***** Dataset excerpt *****

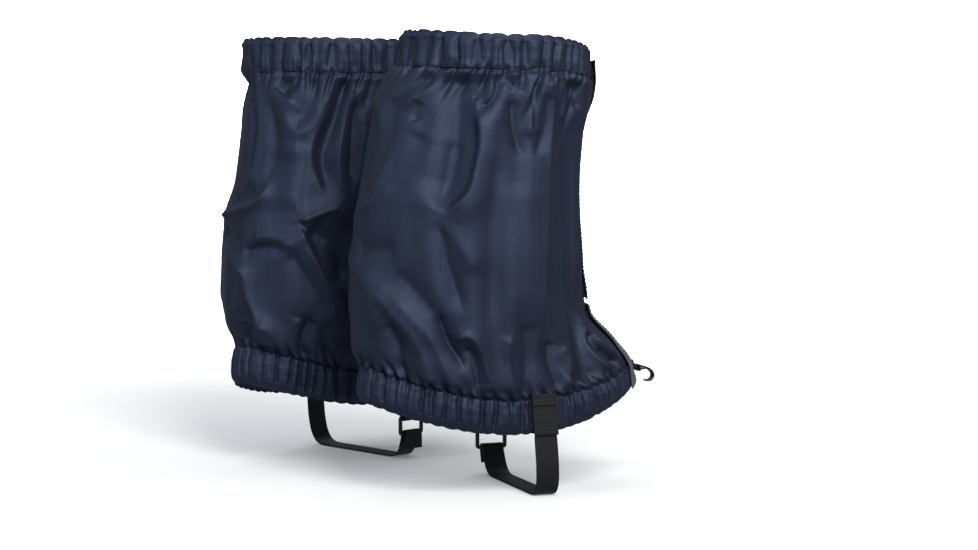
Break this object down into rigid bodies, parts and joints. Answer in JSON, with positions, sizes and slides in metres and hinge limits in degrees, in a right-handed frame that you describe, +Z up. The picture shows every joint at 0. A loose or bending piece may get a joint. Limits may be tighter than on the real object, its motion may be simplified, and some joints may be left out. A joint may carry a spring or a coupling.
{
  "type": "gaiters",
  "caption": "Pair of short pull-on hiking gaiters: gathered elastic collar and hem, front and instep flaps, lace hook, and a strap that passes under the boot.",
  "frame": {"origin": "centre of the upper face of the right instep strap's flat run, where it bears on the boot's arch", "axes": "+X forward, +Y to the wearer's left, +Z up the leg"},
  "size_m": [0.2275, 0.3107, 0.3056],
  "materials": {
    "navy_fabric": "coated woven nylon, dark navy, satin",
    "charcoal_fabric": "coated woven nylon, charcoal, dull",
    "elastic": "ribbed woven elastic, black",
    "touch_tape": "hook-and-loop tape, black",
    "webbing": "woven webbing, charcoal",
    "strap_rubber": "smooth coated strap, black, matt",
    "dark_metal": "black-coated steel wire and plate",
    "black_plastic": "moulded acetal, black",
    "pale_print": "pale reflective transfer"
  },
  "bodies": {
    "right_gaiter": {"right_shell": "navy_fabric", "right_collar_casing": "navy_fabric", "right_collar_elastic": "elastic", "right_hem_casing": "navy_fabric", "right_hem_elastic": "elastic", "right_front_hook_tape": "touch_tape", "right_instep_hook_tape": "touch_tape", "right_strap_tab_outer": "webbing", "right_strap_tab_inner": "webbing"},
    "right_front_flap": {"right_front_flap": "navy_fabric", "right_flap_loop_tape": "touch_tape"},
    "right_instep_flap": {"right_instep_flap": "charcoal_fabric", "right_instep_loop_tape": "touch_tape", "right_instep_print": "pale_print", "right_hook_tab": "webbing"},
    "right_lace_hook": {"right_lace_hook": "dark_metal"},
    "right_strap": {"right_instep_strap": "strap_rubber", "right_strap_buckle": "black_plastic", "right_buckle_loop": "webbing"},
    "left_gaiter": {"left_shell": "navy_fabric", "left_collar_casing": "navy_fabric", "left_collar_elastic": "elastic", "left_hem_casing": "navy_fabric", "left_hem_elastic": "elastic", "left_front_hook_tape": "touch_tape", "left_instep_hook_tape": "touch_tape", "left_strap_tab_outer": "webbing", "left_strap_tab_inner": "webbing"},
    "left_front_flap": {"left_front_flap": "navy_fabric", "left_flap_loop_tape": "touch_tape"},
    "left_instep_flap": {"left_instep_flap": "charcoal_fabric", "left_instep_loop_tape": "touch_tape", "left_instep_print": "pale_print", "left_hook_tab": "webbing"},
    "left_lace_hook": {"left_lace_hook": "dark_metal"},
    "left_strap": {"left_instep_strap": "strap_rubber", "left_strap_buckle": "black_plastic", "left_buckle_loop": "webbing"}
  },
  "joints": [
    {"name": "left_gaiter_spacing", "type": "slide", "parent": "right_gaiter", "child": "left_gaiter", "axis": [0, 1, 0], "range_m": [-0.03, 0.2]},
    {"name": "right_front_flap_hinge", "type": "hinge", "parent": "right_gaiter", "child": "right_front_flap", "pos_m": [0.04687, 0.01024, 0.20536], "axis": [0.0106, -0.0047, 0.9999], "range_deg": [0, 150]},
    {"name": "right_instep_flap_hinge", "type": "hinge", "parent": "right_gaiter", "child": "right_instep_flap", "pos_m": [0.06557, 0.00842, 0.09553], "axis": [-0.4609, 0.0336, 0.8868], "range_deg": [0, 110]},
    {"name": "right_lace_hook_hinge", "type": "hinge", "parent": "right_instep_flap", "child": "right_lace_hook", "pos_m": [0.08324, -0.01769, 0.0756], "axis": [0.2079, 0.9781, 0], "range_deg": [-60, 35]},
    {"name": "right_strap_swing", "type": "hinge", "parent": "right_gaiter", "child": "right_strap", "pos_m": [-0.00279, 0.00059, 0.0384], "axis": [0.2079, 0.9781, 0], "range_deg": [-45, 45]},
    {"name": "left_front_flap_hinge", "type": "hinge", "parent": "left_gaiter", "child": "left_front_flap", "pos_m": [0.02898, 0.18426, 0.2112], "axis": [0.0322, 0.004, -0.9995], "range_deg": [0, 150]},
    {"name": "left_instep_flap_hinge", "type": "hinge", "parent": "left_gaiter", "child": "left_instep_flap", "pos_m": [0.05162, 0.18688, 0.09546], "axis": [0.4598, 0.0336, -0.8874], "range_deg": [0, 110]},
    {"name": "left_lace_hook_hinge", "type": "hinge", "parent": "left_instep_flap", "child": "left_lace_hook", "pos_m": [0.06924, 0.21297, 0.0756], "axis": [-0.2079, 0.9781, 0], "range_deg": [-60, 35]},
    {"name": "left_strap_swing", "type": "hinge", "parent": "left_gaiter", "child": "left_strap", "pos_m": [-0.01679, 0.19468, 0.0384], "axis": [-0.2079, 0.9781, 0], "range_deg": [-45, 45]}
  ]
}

*****

§ **Directions for this task**
Read through the data and copy every line where "that" shows up.

§ **Output for this exercise**
Break this object down into rigid bodies, parts and joints. Answer in JSON, with positions, sizes and slides in metres and hinge limits in degrees, in a right-handed frame that you describe, +Z up. The picture shows every joint at 0. A loose or bending piece may get a joint. Limits may be tighter than on the real object, its motion may be simplified, and some joints may be left out. A joint may carry a spring or a coupling.
  "caption": "Pair of short pull-on hiking gaiters: gathered elastic collar and hem, front and instep flaps, lace hook, and a strap that passes under the boot.",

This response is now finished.